Your vehicle has to have purpose. One of the reasons that most decision-making vehicles do not work, is that they do not understand the basic purposes of our existence--individually and collectively. One of the oldest, if not the oldest, book of the Bible is the book of Job. In this book we are given a glimpse of the reality of our existence. The struggle between good and evil and man's role in that struggle is laid out in clear terms. Throughout the New Testament we see continual references in passages like Ephesians 3:9-11 and Ephesians 6:12. ("For ours is not a struggle against flesh and blood, but against all the forces of evil that hold sway in the darkness around us, against the spirited host of evil arrayed against us in the heavenly warfare.") Any life-decision system that is based solely upon achieving something in this life is going to be disappointed, because an indisputable fact is that death awaits us all.

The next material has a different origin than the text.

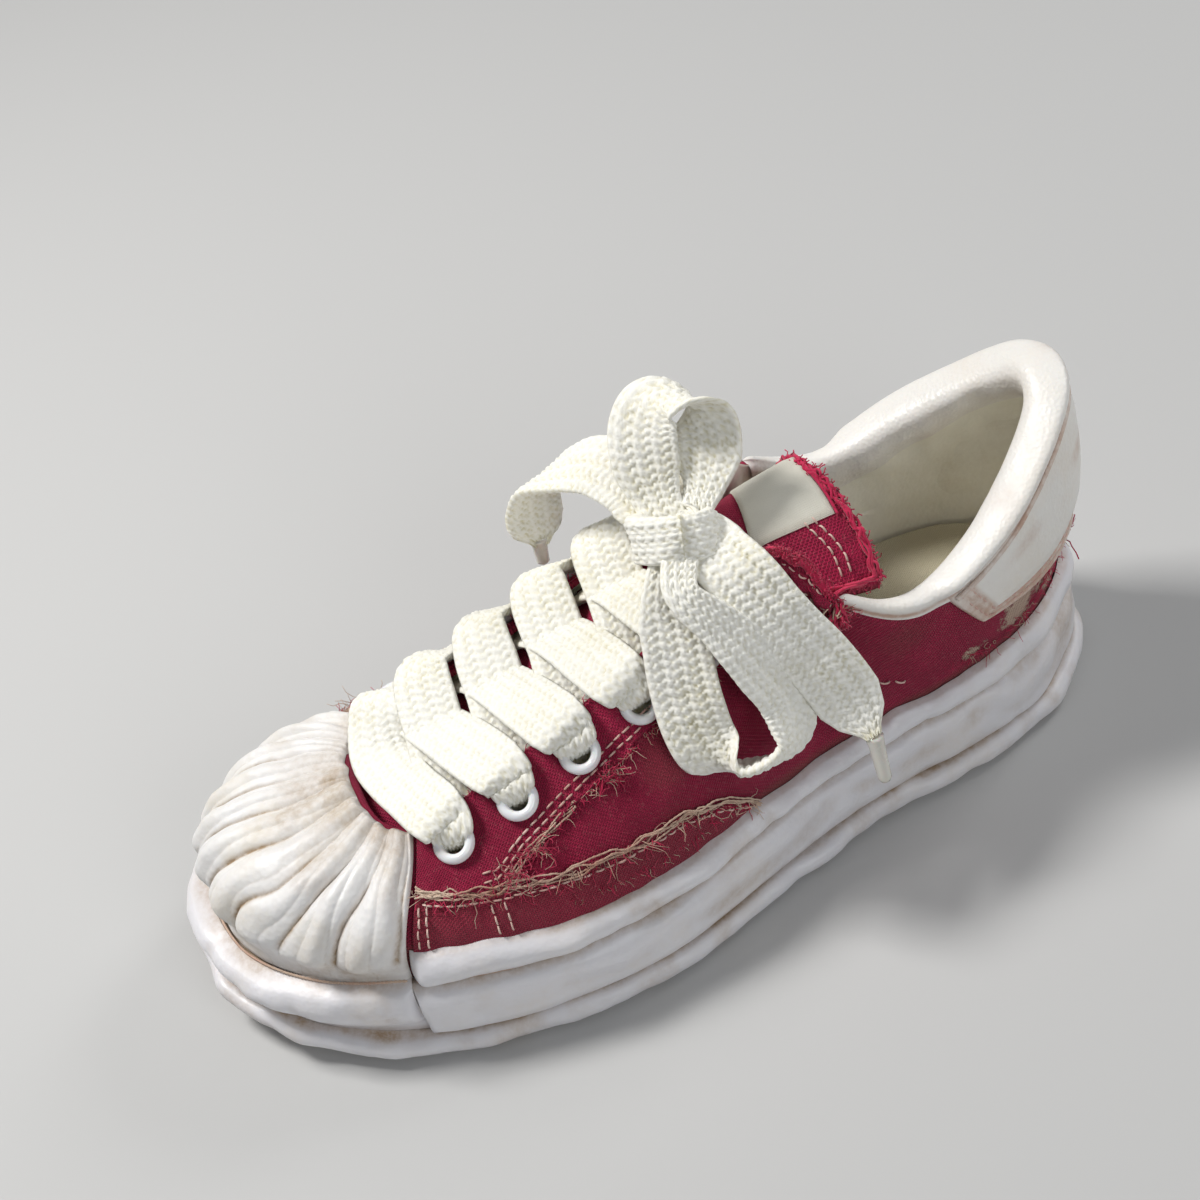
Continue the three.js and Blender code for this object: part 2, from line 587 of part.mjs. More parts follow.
add('outsole', outsole(), finish(colours.rubber, 0.55));
add('midsole', midsole(), finish(colours.rubber, 0.5));
add('toe_bumper', toeBumper(), finish(colours.rubber, 0.45));
add('foxing', foxing(), finish(colours.rubber, 0.5));
add('toe_cap', toeCap(), finish(colours.rubber, 0.5));
add('upper', upper([...lateralSeats, ...medialSeats]), finish(colours.canvas, 0.9));
add('heel_tab', heelTab(), finish(colours.leather, 0.55));
add('collar_pad', collarPad(), finish(colours.lining, 0.5));
add('tongue', tongue(), finish(colours.canvas, 0.9));
add('insole', insole(), finish(colours.footbed, 0.9));
for (const [side, seats] of [['lateral', lateralSeats], ['medial', medialSeats]]) {
  seats.forEach((seat, row) => add(`eyelet_${side}_${row + 1}`, eyelet(seat), finish(colours.eyelet, 0.25)));
}
add('lace_crossings', laceCrossings(lateralSeats, medialSeats), finish(colours.cotton, 0.95));
add('lace_knot', laceKnot(), finish(colours.cotton, 0.95));
for (const [name, part] of Object.entries(bow)) {
  add(name, ribbon(part.route, part.widths, part.facing, part.steps), finish(colours.cotton, 0.95));
}
for (const [name, ends] of Object.entries(aglets)) add(name, aglet(ends), finish(colours.tip, 0.3));

export default shoe;
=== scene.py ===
import itertools
import bpy
import numpy as np
from mathutils import Matrix, Vector


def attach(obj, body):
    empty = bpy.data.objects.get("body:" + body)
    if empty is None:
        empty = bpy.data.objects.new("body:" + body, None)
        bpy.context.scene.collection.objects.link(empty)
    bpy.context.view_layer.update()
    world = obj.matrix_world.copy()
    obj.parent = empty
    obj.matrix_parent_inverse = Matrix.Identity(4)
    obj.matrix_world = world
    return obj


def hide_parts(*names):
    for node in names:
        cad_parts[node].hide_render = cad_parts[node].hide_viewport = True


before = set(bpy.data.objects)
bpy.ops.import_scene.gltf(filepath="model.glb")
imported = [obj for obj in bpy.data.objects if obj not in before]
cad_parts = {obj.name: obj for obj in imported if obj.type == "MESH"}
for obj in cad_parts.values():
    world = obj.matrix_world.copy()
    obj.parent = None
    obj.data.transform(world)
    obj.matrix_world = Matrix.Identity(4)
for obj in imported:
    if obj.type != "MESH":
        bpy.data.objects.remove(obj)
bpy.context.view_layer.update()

# view and light, in metres
shot = {"place": (0.4360, -0.0635, 0.5268), "forward": (-0.7051, 0.1012, -0.7018),
    "up": (-0.6197, 0.3932, 0.6793), "lens": 69.3}
lamps = [
    {
        "name": "keySoftbox", "place": (-0.40, -0.52, 1.02), "aim": (0, 0, 0.04),
        "size": 0.30, "power": 13, "colour": (1, 0.985, 0.965),
    },
    {
        "name": "sideSoftbox", "place": (1.15, 0.30, 0.80), "aim": (0, 0, 0.03),
        "size": 0.7, "power": 5.2, "colour": (0.96, 0.98, 1),
    },
    {
        "name": "backStrip", "place": (-0.30, 0.95, 0.85), "aim": (0, 0.03, 0.06),
        "size": 0.4, "power": 4, "colour": (1, 1, 1),
    },
]
world = {"colour": (0.80, 0.82, 0.85), "strength": 0.22}
floorLook = {"colour": (0.50, 0.50, 0.495), "roughness": 0.75, "half": 3.0}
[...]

If your decision-making system is based solely upon this life, than it is doomed to failure because of the fact of death.
Followers of Jesus Christ develop a relationship with God that really is a father-child relationship. In Galatians we are told that Christians are the adopted children of God and that Jesus is our brother (Galatians 4:4-7). Our relationship with the father is a love relationship. It is something that grows throughout our lives and brings us stability to do all of the things we have discussed previously in this article. Heaven is heaven because it brings that ultimate purpose to a culmination--a total unity and complete oneness with God that is like the one Jesus talked about in His prayer for unity. "That they all may be one; as thou, Father, art in me, and I in thee, that they also may be one in us: that the world may believe that thou hast sent me.." (John 17:21-23). It is only when we have that kind of unity with something greater than ourselves that we can face all that happens in life, and deal with all the circumstances that life brings our way. What horse are you riding? What is the vehicle that guides and controls your behavior and your life in a positive way that both now and in the future will give you happiness and productivity? I would urge you to consider the system of Jesus Christ, and begin that walk that brings the oneness that Jesus prayed for.